Jose Mourinho’s public criticism of Tanguy Ndombele has re-emphasised an old issue. Whether Mourinho was actually critical is questionable, he really just verbalised a frustration which is widely shared and of which everyone is aware, but the reaction has highlighted again just what a sensitive issue the commentary around players can be.

To many, this is the third rail of modern football - the place where you must never, ever step.

But why?

Perhaps that fear is an indictment of the contemporary player. The logic seems to be that with wealth comes ego, with fame comes vulnerability, and the combination of the two makes today’s footballer uniquely delicate. Not necessarily mentally fragile, but incapable of processing any sort of correction to attitude or performance, unless it’s delivered in private and coated in synthetic niceties.

In the minds of most, a failure to do that begins a sequence of events from which there can be no recovery - football's doomsday countdown.

The player sulks and pouts. The relationship between him and his head coach deteriorates. Finally, he leaves the club, either in search of a situation where his flaws will be more indulged or because the club is no longer willing to tolerate the friction.

Arsene Wenger has spoken about this problem quite regularly. With money, he claims, came a retraction in managerial power. Once they were surrounded by millionaires, coaches saw their authority weaken, reduced to the point where their role was to merely persuade rather than demand.

The implication being that players can no longer be told what to do. They have to be convinced that whatever instructions they receive actually serve their best interest.

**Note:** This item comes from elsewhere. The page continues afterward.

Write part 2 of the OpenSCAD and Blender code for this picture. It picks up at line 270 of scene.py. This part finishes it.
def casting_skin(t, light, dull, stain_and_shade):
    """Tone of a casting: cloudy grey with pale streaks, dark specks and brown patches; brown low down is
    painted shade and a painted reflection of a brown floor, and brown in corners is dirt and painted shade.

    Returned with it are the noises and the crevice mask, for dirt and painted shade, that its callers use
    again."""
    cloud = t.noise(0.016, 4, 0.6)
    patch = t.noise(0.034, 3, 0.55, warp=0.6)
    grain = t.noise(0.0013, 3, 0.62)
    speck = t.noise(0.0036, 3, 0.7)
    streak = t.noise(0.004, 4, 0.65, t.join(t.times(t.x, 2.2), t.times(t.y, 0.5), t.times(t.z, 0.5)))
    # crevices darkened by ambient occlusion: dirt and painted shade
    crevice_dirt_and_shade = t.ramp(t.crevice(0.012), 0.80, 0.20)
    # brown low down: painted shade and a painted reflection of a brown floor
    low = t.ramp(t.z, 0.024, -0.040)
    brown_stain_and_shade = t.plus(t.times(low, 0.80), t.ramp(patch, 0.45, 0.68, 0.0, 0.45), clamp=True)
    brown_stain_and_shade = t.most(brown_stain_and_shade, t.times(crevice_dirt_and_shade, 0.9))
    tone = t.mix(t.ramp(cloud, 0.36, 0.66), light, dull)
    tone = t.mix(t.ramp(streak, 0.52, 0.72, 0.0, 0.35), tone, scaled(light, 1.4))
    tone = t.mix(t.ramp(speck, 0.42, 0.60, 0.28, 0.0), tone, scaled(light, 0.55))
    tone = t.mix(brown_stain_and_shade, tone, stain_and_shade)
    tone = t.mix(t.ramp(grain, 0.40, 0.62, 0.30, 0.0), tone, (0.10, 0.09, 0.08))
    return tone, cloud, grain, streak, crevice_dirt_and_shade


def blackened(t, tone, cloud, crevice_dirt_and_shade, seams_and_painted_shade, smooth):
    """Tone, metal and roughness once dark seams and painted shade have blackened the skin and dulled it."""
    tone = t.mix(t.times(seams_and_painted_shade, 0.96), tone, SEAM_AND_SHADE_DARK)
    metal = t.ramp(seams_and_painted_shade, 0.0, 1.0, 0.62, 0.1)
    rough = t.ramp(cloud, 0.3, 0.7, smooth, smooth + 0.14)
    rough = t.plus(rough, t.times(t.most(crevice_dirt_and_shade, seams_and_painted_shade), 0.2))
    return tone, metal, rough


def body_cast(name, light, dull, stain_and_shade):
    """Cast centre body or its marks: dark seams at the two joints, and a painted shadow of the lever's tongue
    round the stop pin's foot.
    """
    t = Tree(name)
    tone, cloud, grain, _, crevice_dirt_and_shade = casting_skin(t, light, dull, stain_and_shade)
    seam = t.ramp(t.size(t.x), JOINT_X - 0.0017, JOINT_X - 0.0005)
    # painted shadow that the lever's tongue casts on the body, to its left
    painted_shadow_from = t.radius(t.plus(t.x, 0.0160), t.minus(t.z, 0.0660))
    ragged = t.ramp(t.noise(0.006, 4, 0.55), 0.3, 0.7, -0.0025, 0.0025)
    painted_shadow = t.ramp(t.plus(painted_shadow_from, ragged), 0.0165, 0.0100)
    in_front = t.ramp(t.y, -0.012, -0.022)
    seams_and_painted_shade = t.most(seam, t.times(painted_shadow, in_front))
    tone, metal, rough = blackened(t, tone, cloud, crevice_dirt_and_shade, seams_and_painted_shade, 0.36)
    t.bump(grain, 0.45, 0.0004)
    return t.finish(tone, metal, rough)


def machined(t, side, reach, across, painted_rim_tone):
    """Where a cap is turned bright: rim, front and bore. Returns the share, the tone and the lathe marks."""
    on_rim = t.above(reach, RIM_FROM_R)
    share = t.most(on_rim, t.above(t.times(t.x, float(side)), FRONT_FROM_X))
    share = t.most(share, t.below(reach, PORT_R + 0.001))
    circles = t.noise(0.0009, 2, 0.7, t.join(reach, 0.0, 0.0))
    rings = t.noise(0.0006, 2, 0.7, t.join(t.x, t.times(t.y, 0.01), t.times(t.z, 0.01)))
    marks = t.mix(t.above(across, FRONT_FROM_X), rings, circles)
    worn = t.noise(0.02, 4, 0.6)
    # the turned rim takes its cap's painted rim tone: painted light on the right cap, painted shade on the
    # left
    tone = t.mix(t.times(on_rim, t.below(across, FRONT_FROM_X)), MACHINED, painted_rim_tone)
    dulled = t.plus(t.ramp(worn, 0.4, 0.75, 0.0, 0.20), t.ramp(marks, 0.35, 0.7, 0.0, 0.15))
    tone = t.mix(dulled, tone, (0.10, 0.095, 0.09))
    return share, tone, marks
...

That's really what instructs this fear. The sight of a head coach standing in front of a television camera, telling cold, hard truths about an underperforming player has, over time, become a prelude to disaster. It is the very opposite of the conciliatory approach preached by Wenger and it triggers all sorts of neuroses in supporters

That reaction isn’t necessarily wrong, but it’s still too automatic – because it buys so wholly into this idea of footballers as cookie-cutter cliches. It depicts them as a homogenous group and not, as would be much more realistic, a society of contrasting personalities.

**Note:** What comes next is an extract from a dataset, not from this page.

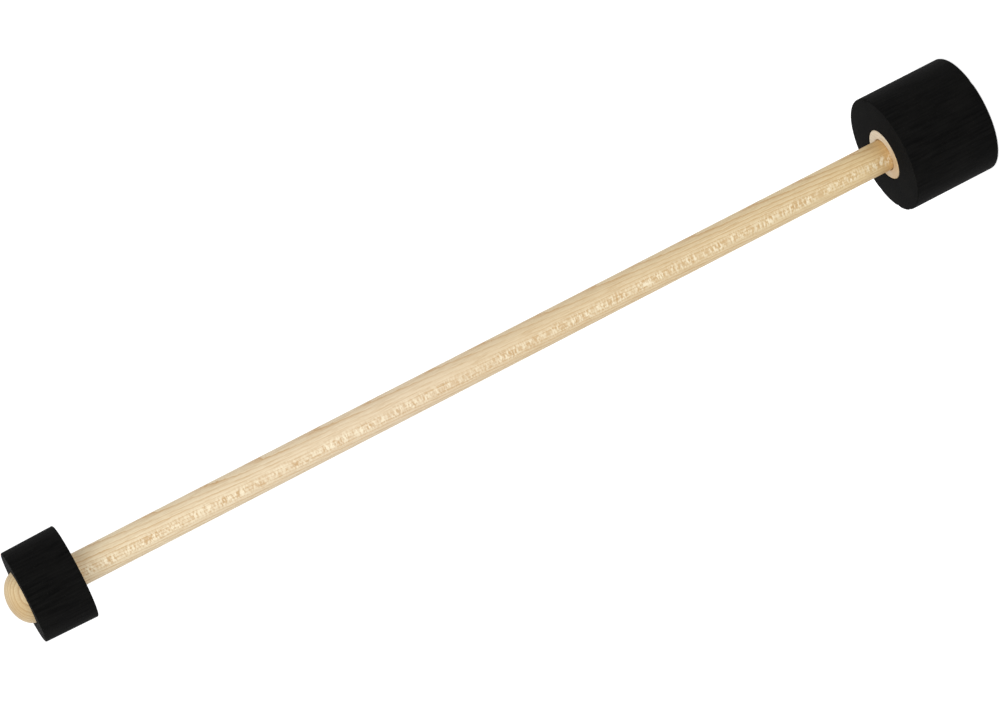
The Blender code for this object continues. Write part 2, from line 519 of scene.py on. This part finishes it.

Jose Mourinho’s hope is presumably that Tanguy Ndombele responds to this admonishment in a healthy way. Whether that’s realistic is impossible to judge; not enough is known about him and, for now, it’s not even entirely clear what the issue is.

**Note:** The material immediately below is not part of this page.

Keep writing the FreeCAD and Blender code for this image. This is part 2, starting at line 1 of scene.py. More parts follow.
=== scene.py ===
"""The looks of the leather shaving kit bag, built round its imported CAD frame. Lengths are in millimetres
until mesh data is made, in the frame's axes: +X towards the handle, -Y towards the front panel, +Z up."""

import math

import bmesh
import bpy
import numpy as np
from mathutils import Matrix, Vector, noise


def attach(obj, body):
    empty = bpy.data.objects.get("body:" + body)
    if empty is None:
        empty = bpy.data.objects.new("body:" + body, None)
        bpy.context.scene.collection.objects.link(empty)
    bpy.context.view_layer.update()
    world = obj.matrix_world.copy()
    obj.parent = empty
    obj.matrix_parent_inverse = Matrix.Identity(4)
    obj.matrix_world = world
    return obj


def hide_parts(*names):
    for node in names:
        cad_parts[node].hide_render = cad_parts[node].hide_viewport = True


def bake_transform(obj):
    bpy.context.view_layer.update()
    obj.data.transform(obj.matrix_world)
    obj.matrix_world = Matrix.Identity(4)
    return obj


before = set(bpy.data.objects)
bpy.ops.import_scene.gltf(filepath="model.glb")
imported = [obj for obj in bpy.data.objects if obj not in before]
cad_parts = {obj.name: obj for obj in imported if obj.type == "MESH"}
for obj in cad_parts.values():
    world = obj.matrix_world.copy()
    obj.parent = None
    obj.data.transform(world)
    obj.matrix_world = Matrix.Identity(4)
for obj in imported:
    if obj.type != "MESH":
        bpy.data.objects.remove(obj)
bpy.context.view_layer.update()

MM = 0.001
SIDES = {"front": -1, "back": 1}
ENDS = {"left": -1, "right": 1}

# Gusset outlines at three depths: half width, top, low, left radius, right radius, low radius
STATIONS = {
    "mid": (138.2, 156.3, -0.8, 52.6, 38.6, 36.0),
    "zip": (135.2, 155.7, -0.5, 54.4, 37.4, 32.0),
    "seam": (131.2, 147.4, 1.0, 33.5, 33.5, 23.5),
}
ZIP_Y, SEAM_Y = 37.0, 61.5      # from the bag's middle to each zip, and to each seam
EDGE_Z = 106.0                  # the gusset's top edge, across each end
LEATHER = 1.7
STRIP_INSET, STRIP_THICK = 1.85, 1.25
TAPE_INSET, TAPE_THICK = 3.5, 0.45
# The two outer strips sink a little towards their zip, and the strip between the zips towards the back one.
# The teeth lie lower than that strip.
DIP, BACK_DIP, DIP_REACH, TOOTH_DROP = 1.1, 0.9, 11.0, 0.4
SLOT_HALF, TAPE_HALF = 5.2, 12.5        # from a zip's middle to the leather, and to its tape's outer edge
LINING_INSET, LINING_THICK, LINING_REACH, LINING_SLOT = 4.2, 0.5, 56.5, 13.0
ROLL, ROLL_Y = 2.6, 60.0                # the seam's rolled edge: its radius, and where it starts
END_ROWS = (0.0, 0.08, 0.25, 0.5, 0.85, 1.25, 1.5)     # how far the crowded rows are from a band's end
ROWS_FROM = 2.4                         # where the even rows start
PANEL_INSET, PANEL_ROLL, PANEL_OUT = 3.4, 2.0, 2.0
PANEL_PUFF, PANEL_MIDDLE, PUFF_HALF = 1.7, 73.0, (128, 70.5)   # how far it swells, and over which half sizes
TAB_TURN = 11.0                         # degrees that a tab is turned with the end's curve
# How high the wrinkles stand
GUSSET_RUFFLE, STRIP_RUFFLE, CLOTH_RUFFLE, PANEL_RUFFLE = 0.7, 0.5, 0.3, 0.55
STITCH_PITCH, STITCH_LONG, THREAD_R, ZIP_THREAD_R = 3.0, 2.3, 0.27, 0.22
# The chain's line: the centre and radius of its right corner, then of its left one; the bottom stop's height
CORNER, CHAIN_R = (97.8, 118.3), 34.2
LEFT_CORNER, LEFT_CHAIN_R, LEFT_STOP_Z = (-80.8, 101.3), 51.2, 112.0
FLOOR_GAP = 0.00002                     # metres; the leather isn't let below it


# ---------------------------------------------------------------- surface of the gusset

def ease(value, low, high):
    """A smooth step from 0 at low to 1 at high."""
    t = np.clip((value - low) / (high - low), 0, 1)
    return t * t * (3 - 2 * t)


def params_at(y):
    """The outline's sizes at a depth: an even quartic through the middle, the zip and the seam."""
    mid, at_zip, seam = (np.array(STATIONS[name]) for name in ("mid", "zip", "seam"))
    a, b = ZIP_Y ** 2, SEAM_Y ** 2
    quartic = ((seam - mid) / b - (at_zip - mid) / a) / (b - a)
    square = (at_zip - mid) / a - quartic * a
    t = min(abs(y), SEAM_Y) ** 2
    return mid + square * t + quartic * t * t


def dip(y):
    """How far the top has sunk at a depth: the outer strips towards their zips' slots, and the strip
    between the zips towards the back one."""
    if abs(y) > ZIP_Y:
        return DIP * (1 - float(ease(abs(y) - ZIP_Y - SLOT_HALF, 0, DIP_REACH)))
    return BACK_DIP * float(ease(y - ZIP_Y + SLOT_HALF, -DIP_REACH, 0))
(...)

Is he struggling with the speed of English football? Is this an attitude problem? Is there an underlying complication that the public is unaware of? There are theories, one of which this column explored last week, but the situation remains vague and so, for now, it’s worth deferring judgement.

But as a principle, in the generalised sense, this can’t be so binary. Different managers have different ways of trying to influence their players, but they have this shared problem of diminishing control and – out of necessity – have all had to become more creative in pursuit of an effect. 

One of the better pieces of man-management this season actually came from Chris Wilder, following Dean Henderson’s terrible mistake against Liverpool. In the aftermath, with Sheffield United having lost 0-1, Wilder was invited post-game to offer the usual platitudes in defence of his goalkeeper. To talk about how 'in credit' he was, what the team 'owed' him, and how quickly he'd 'bounce back'. Wilder didn’t. Instead he was blunt – “get over it, do better”, essentially – and Henderson has reacted brilliantly in the months since.

The conclusion is not that all managers should be that direct, or that every goalkeeper making a mistake needs to be treated in the same way. Instead, it’s that each situation has to be judged on its own merits, with proper deference to the personalities involved.

And public criticism is part of that sometimes. It has to be. Occasionally, only the humiliation that a player might feels as a result of that treatment is enough to disturb his sense of entitlement or defeat one of his bad habits.

It doesn't make it less of a risky strategy - of course not, the dangers are obvious - but in the modern-day (and without specific reference to Mourinho or Ndombele) it's an approach which needs the context of recognising what football has become.